Peer Review
Are you interested in setting up peer review groups or improving your peer review process?  Then see the strategies and activities in Bedford St. Martin's "Strategies for Teaching with Online Tools" and Colorado State's "How Can I Get the Most out of Peer Review?"  Remember that research shows that peer review proves most effective when you provide students with explicit review guidelines.   Check the sample guidelines below or learn how to create your own.
1.  What is the main point of the essay?



2.  Do the details show this point clearly?  If not, which points need support?



3.  Does the essay leave you with unanswered questions?  If so, which questions?



4.  What are the strengths of this essay?



5.  Are there any mechanical problems that hinder your reading?  If so, what types of problems (e.g., spelling, subject-verb agreement, wordiness)?




*adapted from Margot Soven's Write to Learn: A Manual for Faculty, 2nd ed., Philadelphia: La Salle University, 1991, 13..
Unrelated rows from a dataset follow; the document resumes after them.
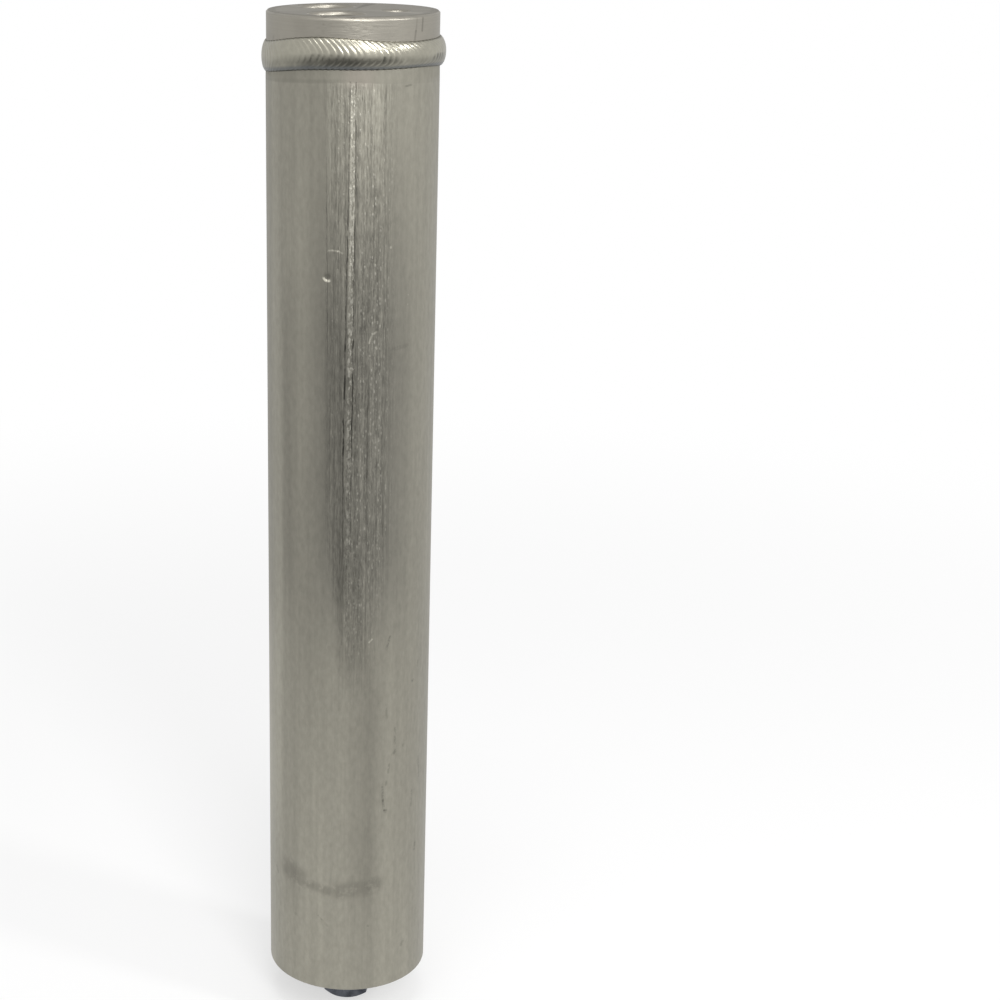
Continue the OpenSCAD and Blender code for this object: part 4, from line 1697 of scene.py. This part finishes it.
@dataclass
class DryingBed(Dressed):
    """The desiccant between its felt pads and pierced plates, and the spring that presses on them."""

    dressings: tuple[Dressing, ...] = (
        Dressing(
            PlainMetal(look(186, 183, 172), look(146, 142, 130), 0.38, lines_per_mm=1.2),
            "zinc_plate", Slot.PLATE, ("upper_plate", "lower_plate"),
        ),
        Dressing(FeltPad(), "wool_felt", Slot.FELT, ("upper_filter_pad", "lower_filter_pad")),
        Dressing(PackedBeads(), "desiccant_beads", Slot.DESICCANT, ("desiccant_bed",)),
        Dressing(
            PlainMetal(look(128, 128, 132), look(84, 84, 88), 0.3, Lay.LENGTHWISE),
            "spring_steel", Slot.SPRING, ("packing_spring", "tube_lock_ring"),
        ),
    )


@dataclass
class Pickup(Dressed):
    """The pick-up tube with its strainer."""

    dressings: tuple[Dressing, ...] = (
        Dressing(
            PlainMetal(look(190, 189, 182), look(152, 150, 142), 0.32, Lay.LENGTHWISE),
            "drawn_tube", Slot.TUBE, ("pickup_tube",),
        ),
        Dressing(MouldedNylon(), "moulded_nylon", Slot.CAGE, ("strainer_cage",)),
        Dressing(
            PlainMetal(look(158, 159, 160), look(104, 105, 106), 0.35, lines_per_mm=6.0, line_tilt=0.4),
            "screen_wire", Slot.SCREEN, ("strainer_screen",),
        ),
    )


def main() -> None:
    """Builds the studio and the drier."""
    logging.basicConfig(level=logging.INFO, format="%(name)s: %(message)s")
    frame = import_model()
    solid_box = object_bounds()
    nodes = frame["nodes"]
    mounts = {mount["name"]: mount for mount in frame["record"]["mounts"]}
    holes = {name: mounts[name] for name in ("outlet_port", "inlet_port", "fitting_bolt_hole")}
    can_low, can_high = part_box("canister")
    head_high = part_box("head")[1]
    Studio().build()
    Canister(nodes["canister"], can_high.x, can_low.z, can_high.z).dress()
    head = Head(nodes["head"], head_high.x, head_high.z, holes)
    head.build_thread(head.dress())
    WeldBead(can_high.x, head_high.x, can_high.z).build()
    Plug(nodes).dress()
    DryingBed(nodes).dress()
    Pickup(nodes).dress()
    [[list(corner) for corner in box] for box in (solid_box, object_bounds())]


if __name__ == "__main__":
    main()
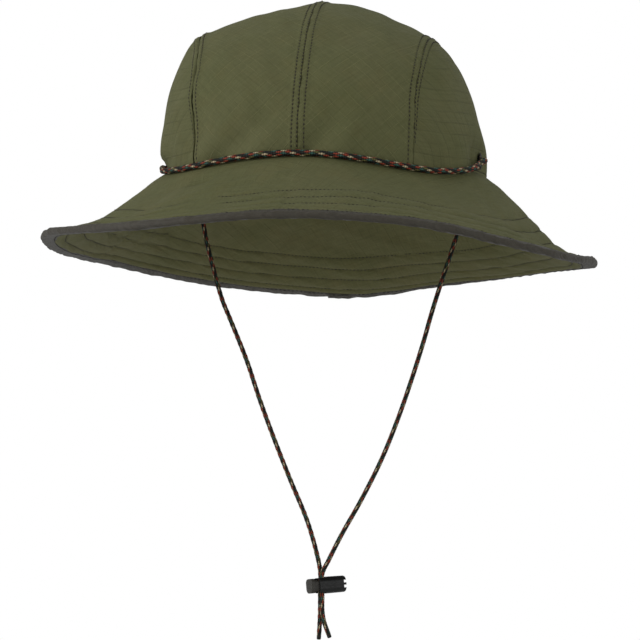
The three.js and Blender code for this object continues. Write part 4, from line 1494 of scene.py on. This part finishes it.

Note: Do not make any marks on the essay.

  1. Comprehensibility
    1. Is the essay as a whole hard to follow? If so, why?
    2. (Unclear focus? Lack of organization? Rambling? Missing links? Undefined terms or concepts? Illegible handwriting?)
    3. Do the spelling or grammatical errors make some words or sentences difficult to understand?
   II.    Persuasiveness
    1. What is the writer trying to prove? (Copy what appears to be the thesis statement.)Does the writer provide supporting evidence—factual details, incidents, statements by eyewitnesses or authorities? List three of the most convincing examples. (Do not list generalizations.)Are you convinced? Why or why not?
    2. If this were a final draft, would the spelling and grammatical errors lower your opinion of the writer’s ability?
   III.   Intellectual Value

          What did you learn from this essay about the topic or about writing an essay?


    IV.  Aesthetic Value

Did you enjoy reading this essay? Because of the ideas? Because of the language?